Yeah, Churchill can be glib. I'm happy to live in a democracy, but I (and I'm guessing you) work at a place with management. Worker-managed companies are great, and I guess that's what we are, among our six team members, although even so we never take votes. We listen to each others' reasons for things. But I don't know of any customer-managed businesses, except in the indirect sense that if the customers stop coming the company tries to figure out why and respond to it. But they don't take votes in focus groups; they listen to participants' reasons for things.

That would be easier. My inclination is not to do half-implementations of an idea. You just need custom blocks; maybe the next person just needs primitives.

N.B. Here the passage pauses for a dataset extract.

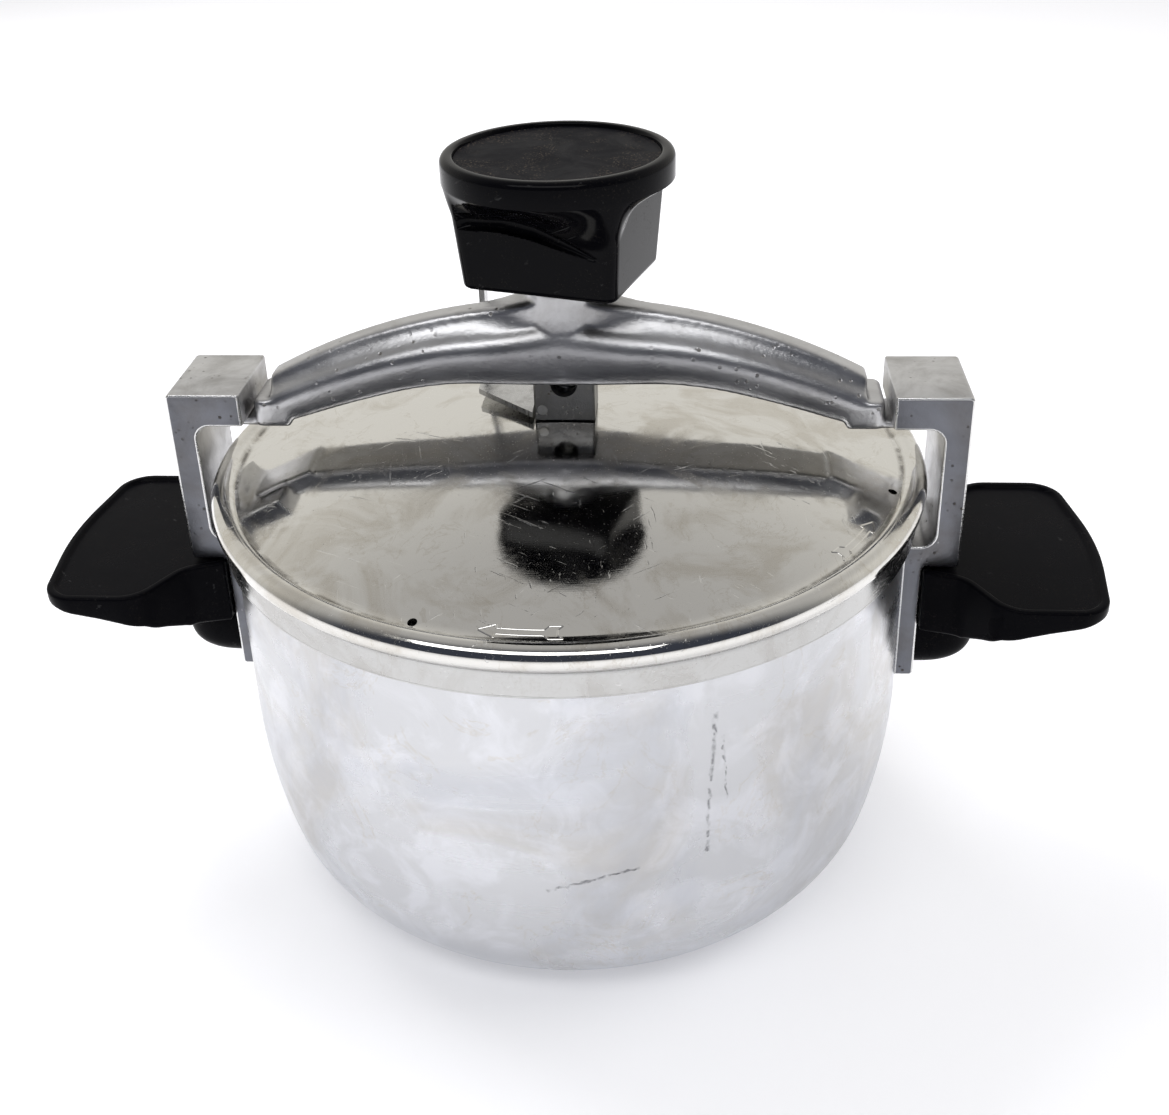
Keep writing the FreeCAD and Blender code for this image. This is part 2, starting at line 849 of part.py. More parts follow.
def release_lever():
    """A bent sheet: a foot beside and behind the block, an arm that stands up behind the yoke,
    and a finger that reaches through the block's window under the collar of the valve."""
    left = lever_arm_x - lever_sheet / 2
    right = left + lever_sheet
    bottom = lever_pin_z - lever_foot_drop
    top = bottom + lever_sheet
    bend_x = left + lever_bend_radius
    bend_z = bottom + lever_bend_radius
    tab_x = right - lever_bend_radius
    tab_z = lever_arm_top - lever_bend_radius
    arm_front = lever_back - lever_arm_width
    foot = lever_foot(bottom).cut(
        block(left - 1, bend_x, arm_front, lever_back + 1, bottom - 1, top + 1))
    foot_bend = lever_bend(
        bend_x, bend_z, arm_front, block(left, bend_x, arm_front, lever_back, bottom, bend_z))
    arm = block(left, right, arm_front, lever_back, bend_z, tab_z)
    tab_bend = lever_bend(
        tab_x, tab_z, arm_front, block(tab_x, right, arm_front, lever_back, tab_z, lever_arm_top))
    tab_end = tab_x - lever_tab_length
    tab = block(tab_end, tab_x, arm_front, lever_back, lever_arm_top - lever_sheet, lever_arm_top)
    eye = cylinder_y(lever_eye_radius, lever_front, lever_back, lever_pin_x, lever_pin_z)
    finger_root = block(
        finger_left, finger_right, lever_front, lever_front + lever_sheet, bottom, finger_top)
    finger = block(finger_left, finger_right, finger_tip, lever_front, finger_bottom, finger_top)
    lever = foot.fuse([foot_bend, arm, tab_bend, tab, eye, finger_root, finger])
    bore = cylinder_y(
        lever_pin_radius + running_clearance, lever_front - 1, lever_back + 1,
        lever_pin_x, lever_pin_z)
    lever = lever.removeSplitter().cut(bore)
    tab_corners = [
        edge for edge in lever.Edges
        if abs(edge.BoundBox.XMax - tab_end) < 0.01 and edge.BoundBox.ZLength > lever_sheet - 0.01
    ]
    return lever.makeFillet(lever_tab_corner, tab_corners)


def lever_pin():
    front = -block_depth / 2 - lever_pin_end_gap
    back = lever_back + lever_pin_end_gap
    head = cylinder_y(
        lever_pin_head_radius, back, back + lever_pin_head_height, lever_pin_x, lever_pin_z)
    shank = cylinder_y(
        lever_pin_radius, front, back + lever_pin_head_height / 2, lever_pin_x, lever_pin_z)
    return shank.fuse(head).removeSplitter()


# Yoke ----------------------------------------------------------------------

def yoke_top(x):
    return yoke_apex - yoke_top_radius + math.sqrt(yoke_top_radius ** 2 - x ** 2)


def yoke_bottom(x):
    """Flat in the middle, then falling in one smooth curve to the ends."""
    distance = abs(x)
    if distance <= yoke_middle_flat:
        return yoke_middle_bottom
    share = (distance - yoke_middle_flat) / (yoke_ridge_end - yoke_middle_flat)
    fall = yoke_middle_bottom - yoke_end_bottom
    return yoke_middle_bottom - fall * (
        yoke_fall_share * share ** 2 - (yoke_fall_share - 1) * share ** 3)


def yoke_half_width(x):
    share = abs(x) / yoke_ridge_end
    return yoke_middle_half_width + (yoke_end_half_width - yoke_middle_half_width) * share


def yoke_section(x):
    """A section of the arch at x: wide and flat below, narrow and rounded on the ridge."""
    top = yoke_top(x)
    bottom = yoke_bottom(x)
    wide = yoke_half_width(x)
    narrow = yoke_ridge_half_width
    profile = rounded_polygon([
        (-wide, bottom, yoke_foot_round),
        (wide, bottom, yoke_foot_round),
        (narrow, top, yoke_ridge_round),
        (-narrow, top, yoke_ridge_round),
    ])
    profile.rotate(ORIGIN, UP, 90)
    profile.translate(Vector(x, 0, 0))
    return profile


def yoke_end():
    """The right end of the yoke: a thick block, and a thin tab that goes under the hook."""
    half = yoke_end_half_width
    end_block = block(
        end_block_inner, end_block_reach, -half, half, yoke_end_bottom, end_block_top)
    outer_edges = [
        edge for edge in end_block.Edges
        if edge.BoundBox.ZMin > end_block_top - 0.01 and edge.BoundBox.XMax > end_block_inner + 0.1
        or edge.BoundBox.ZLength > 1 and edge.BoundBox.XMin > end_block_reach - 0.01
    ]
    end_block = end_block.makeFillet(end_block_round, outer_edges)
    tab = block(
        end_block_inner, tab_reach, -tab_half_width, tab_half_width, yoke_end_bottom, tab_top)
    tab_corners = [
        edge for edge in tab.Edges
        if edge.BoundBox.ZLength > 1 and edge.BoundBox.XMin > tab_reach - 0.01
    ]
    tab = tab.makeFillet(tab_corner_radius, tab_corners)
    return end_block.fuse(tab)


def yoke_hub():
    cove_bottom = at(hub_radius, hub_cove_start + hub_neck_length)
    cove_middle = at(
        hub_neck_radius + hub_cove_middle,
        hub_cove_start + hub_neck_length + hub_cove_middle_rise)
    cove_top = at(hub_neck_radius, hub_top - hub_neck_length)
    edges = [
        line(at(0, yoke_middle_bottom), at(hub_radius, yoke_middle_bottom)),
        line(at(hub_radius, yoke_middle_bottom), cove_bottom),
        arc(cove_bottom, cove_middle, cove_top),
        line(cove_top, at(hub_neck_radius, hub_top)),
        line(at(hub_neck_radius, hub_top), at(0, hub_top)),
        line(at(0, hub_top), at(0, yoke_middle_bottom)),
    ]
    return turned(edges)


def yoke():
    sections = []
    for step in range(-yoke_stations, yoke_stations + 1):
        x = yoke_ridge_end * step / yoke_stations
        sections.append(yoke_section(x))
    arch = Part.makeLoft(sections, True, False)
    right_end = yoke_end()
    body = arch.fuse([right_end, mirrored(right_end), yoke_hub()]).removeSplitter()
    half_length = block_length / 2 + pocket_clearance
    half_depth = block_depth / 2 + pocket_clearance
    pocket_top = block_top + yoke_travel + pocket_clearance
    pocket = block(
        -half_length, half_length, -half_depth, half_depth, yoke_middle_bottom - 5, pocket_top)
    bore = cylinder_z(bush_radius, pocket_top - 1, hub_top + 1)
    body = body.cut([pocket, bore])
    for x in (-mark_position, mark_position):
        mark = cylinder_z(mark_radius, yoke_end_bottom - 1, yoke_end_bottom + mark_depth, x, 0)
        body = body.cut(mark)
    return body


def yoke_bush():
    bottom = block_top + yoke_travel + pocket_clearance
    barrel = cylinder_z(bush_radius, bottom, hub_top)
    flange = cylinder_z(bush_flange_radius, hub_top, hub_top + bush_flange_height)
    thread = cylinder_z(screw_radius + running_clearance, bottom - 1, hub_top + 5)
    return barrel.fuse(flange).cut(thread).removeSplitter()


# Knob ----------------------------------------------------------------------

def knob_outline(height, growth):
    """A rounded rectangle at a height, larger than the foot of the knob by growth a side."""
    half_length = knob_length / 2 + growth
    half_depth = knob_depth / 2 + growth
    corner = knob_corner_radius
    outline = rounded_polygon([
        (-half_length, -half_depth, corner),
        (half_length, -half_depth, corner),
        (half_length, half_depth, corner),
        (-half_length, half_depth, corner),
    ])
    outline.rotate(ORIGIN, RIGHT, -90)
    outline.translate(Vector(0, 0, height))
    return outline


def knob_groove():
    """A finger groove that wanders across the broad face and fades out to the right."""
    face = -knob_depth / 2 - knob_draft * (knob_groove_height - knob_bottom) / knob_grip_height
    reach = knob_length / 2 - knob_corner_radius
    bite = knob_groove_radius - knob_groove_depth
    rise = knob_groove_rise
    start = Vector(-reach, face - bite, knob_groove_height + rise / 2)
    points = [
        start,
        Vector(-reach / 2, face - bite, knob_groove_height + rise),
        Vector(reach / 4, face - knob_groove_radius / 2, knob_groove_height),
        Vector(reach, face - knob_groove_radius, knob_groove_height - rise),
    ]
    curve = Part.BSplineCurve()
    curve.interpolate(points)
    path = Part.Wire(curve.toShape())
    tangent = curve.tangent(curve.FirstParameter)[0]
    section = Part.Wire(Part.makeCircle(knob_groove_radius, start, tangent))
    sweep = path.makePipeShell([section], True, True)
    return sweep.fuse(Part.makeSphere(knob_groove_radius, start))


def knob_body():
    band_bottom = knob_top - knob_band_height
    grip_top = knob_bottom + knob_grip_height
    outlines = [knob_outline(knob_bottom, 0), knob_outline(grip_top, knob_draft)]
    grip = Part.makeLoft(outlines, True, True)
    foot_edges = [edge for edge in grip.Edges if edge.BoundBox.ZMax < knob_bottom + 0.1]
    grip = grip.makeFillet(knob_foot_round, foot_edges)
    flare_bottom = band_bottom - knob_flare_height
    flare_middle = at((knob_flare_radius + knob_radius) / 2 - knob_flare_hollow,
                      (flare_bottom + band_bottom) / 2 + knob_flare_hollow)
    flare = turned([
        line(at(0, flare_bottom), at(knob_flare_radius, flare_bottom)),
        arc(at(knob_flare_radius, flare_bottom), flare_middle, at(knob_radius, band_bottom)),
        line(at(knob_radius, band_bottom), at(knob_radius, knob_top - knob_band_bevel)),
        line(at(knob_radius, knob_top - knob_band_bevel), at(knob_radius - knob_band_bevel, knob_top)),
        line(at(knob_radius - knob_band_bevel, knob_top), at(0, knob_top)),
        line(at(0, knob_top), at(0, flare_bottom)),
    ])
    body = grip.fuse(flare).removeSplitter()
    cap_bottom = knob_top - knob_cap_recess - knob_cap_thickness
    cap_seat = cylinder_z(knob_cap_radius + knob_cap_gap, cap_bottom, knob_top + 1)
    well = cylinder_z(knob_well_radius, cap_bottom - knob_well_depth, knob_top)
    bore = cylinder_z(screw_radius, knob_bottom - 1, screw_shoulder)
    bolt = cylinder_z(screw_nut_thread_radius, knob_bottom, knob_top)
    body = body.cut([cap_seat, well, bore, bolt, knob_groove()])
    body.rotate(ORIGIN, UP, knob_turn_angle)
    return body


def well_floor():
    return knob_top - knob_cap_recess - knob_cap_thickness - knob_well_depth


def knob_cap():
    bottom = knob_top - knob_cap_recess - knob_cap_thickness
    return cylinder_z(knob_cap_radius, bottom, knob_top - knob_cap_recess)


def knob_washer():
    floor = well_floor()
    ring = cylinder_z(nut_washer_radius, floor, floor + nut_washer_thickness)
    return ring.cut(cylinder_z(screw_nut_thread_radius, floor - 1, floor + 5))


def knob_nut():
    floor = well_floor() + nut_washer_thickness
    prism = hexagon(nut_across_flats, floor, nut_height)
    return prism.cut(cylinder_z(screw_nut_thread_radius, floor - 1, floor + nut_height + 1))


def clamp_screw():
    above_block = block_top + screw_shoulder_gap
    top = well_floor() + nut_washer_thickness + nut_height + screw_end_above_nut
    return polygon_turned([
        (0, screw_tip_bottom),
        (screw_tip_radius - screw_tip_chamfer, screw_tip_bottom),
        (screw_tip_radius, screw_tip_bottom + screw_tip_chamfer),
        (screw_tip_radius, screw_tip_groove_bottom),
        (screw_tip_groove_radius, screw_tip_groove_bottom),
        (screw_tip_groove_radius, screw_tip_groove_top),
        (screw_tip_radius, screw_tip_groove_top),
        (screw_tip_radius, above_block),
        (screw_radius, above_block),
        (screw_radius, screw_shoulder),
        (screw_nut_thread_radius, screw_shoulder),
        (screw_nut_thread_radius, top - screw_end_chamfer),
        (screw_nut_thread_radius - screw_end_chamfer, top),
        (0, top),
    ])


def main():
    os.makedirs("parts", exist_ok=True)
    save("pot_shell", pot_shell())
    sided = {
        "bracket": bracket(),
        "bracket_rivets": bracket_rivets(),
        "handle": handle(),
        "handle_screw": handle_screw(),
        "handle_washer": handle_washer(),
    }
    for name, shape in sided.items():
        save("right_" + name, shape)
        save("left_" + name, mirrored(shape))
    save("cover_shell", cover_shell())
    save("cover_gasket", cover_gasket())
    save("valve_block", valve_block())
    save("valve_block_sealing_ring", sealing_ring())
    save("inlet_bolt", inlet_bolt())
    save("inlet_washer", inlet_washer())
    save("block_locating_pin", locating_pin())
    save("screw_retaining_pin", screw_retaining_pin())
    save("lever_pin", lever_pin())
    save("release_lever", release_lever())
    save("valve_poppet", valve_poppet())
    save("valve_spring", valve_spring())
    save("yoke", yoke())
    save("yoke_threaded_bush", yoke_bush())
    save("knob_body", knob_body())
    save("knob_cap", knob_cap())
    save("knob_washer", knob_washer())
    save("knob_nut", knob_nut())
    save("clamp_screw", clamp_screw())


main()
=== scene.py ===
import json
import math

import bmesh
import bpy
import numpy as np
from bpy.props import FloatProperty, FloatVectorProperty, IntProperty, PointerProperty
from mathutils import Matrix, Vector


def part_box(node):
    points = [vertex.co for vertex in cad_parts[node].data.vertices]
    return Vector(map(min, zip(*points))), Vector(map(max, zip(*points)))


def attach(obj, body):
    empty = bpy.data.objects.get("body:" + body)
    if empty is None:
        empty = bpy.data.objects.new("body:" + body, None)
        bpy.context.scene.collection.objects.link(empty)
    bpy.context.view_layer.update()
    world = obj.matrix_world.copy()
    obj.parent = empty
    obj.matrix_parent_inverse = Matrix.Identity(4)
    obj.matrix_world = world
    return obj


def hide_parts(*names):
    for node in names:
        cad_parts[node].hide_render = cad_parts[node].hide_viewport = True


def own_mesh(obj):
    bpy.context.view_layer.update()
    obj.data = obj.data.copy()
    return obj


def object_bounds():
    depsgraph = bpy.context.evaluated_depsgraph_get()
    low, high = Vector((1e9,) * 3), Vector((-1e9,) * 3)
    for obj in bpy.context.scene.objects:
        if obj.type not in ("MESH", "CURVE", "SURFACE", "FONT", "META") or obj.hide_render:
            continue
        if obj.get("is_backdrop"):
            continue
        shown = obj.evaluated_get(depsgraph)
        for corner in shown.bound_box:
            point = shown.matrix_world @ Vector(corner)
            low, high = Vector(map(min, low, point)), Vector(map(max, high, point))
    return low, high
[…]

Meanwhile, just find a range of invisible Unicode characters and start every custom block with one of those, chosen in the order you want them to appear. :~)

I happen to work with a goverment agency. As an organization we (at least try to) execute voters’ demands, as “edited” by politicians. So yes, we do have management, but in the end they, too, work for the voters. That doesn’t imply we don’t anticipate future needs, of course.

I don’ t see how that will work, if custom blocks within the palette are sorted by time of introduction into the project (or have I missed a point?).

Oops is it time of introduction? Yeah, it is. Somehow I decided it was alphabetical. Getting old.

By the way, I work for the state of California (namely, the university of). But we're pretty insulated from the voters, and we don't take votes of the students either. (Probably the students would like to be able to get into the computer science classes, instead of the campus using that money to pay the football coach $10M/year and perks, plus another $10M or so for debt service on the new(ish) stadium.) But it's not just big things like that; we get policies about what your business cards can look like, what colors you're allowed to use in brochures... and all those administrators cost money too.

(Except technically I don't work for them any more; I've retired. Into the world's last defined benefit pension, which is why I won't starve to death.)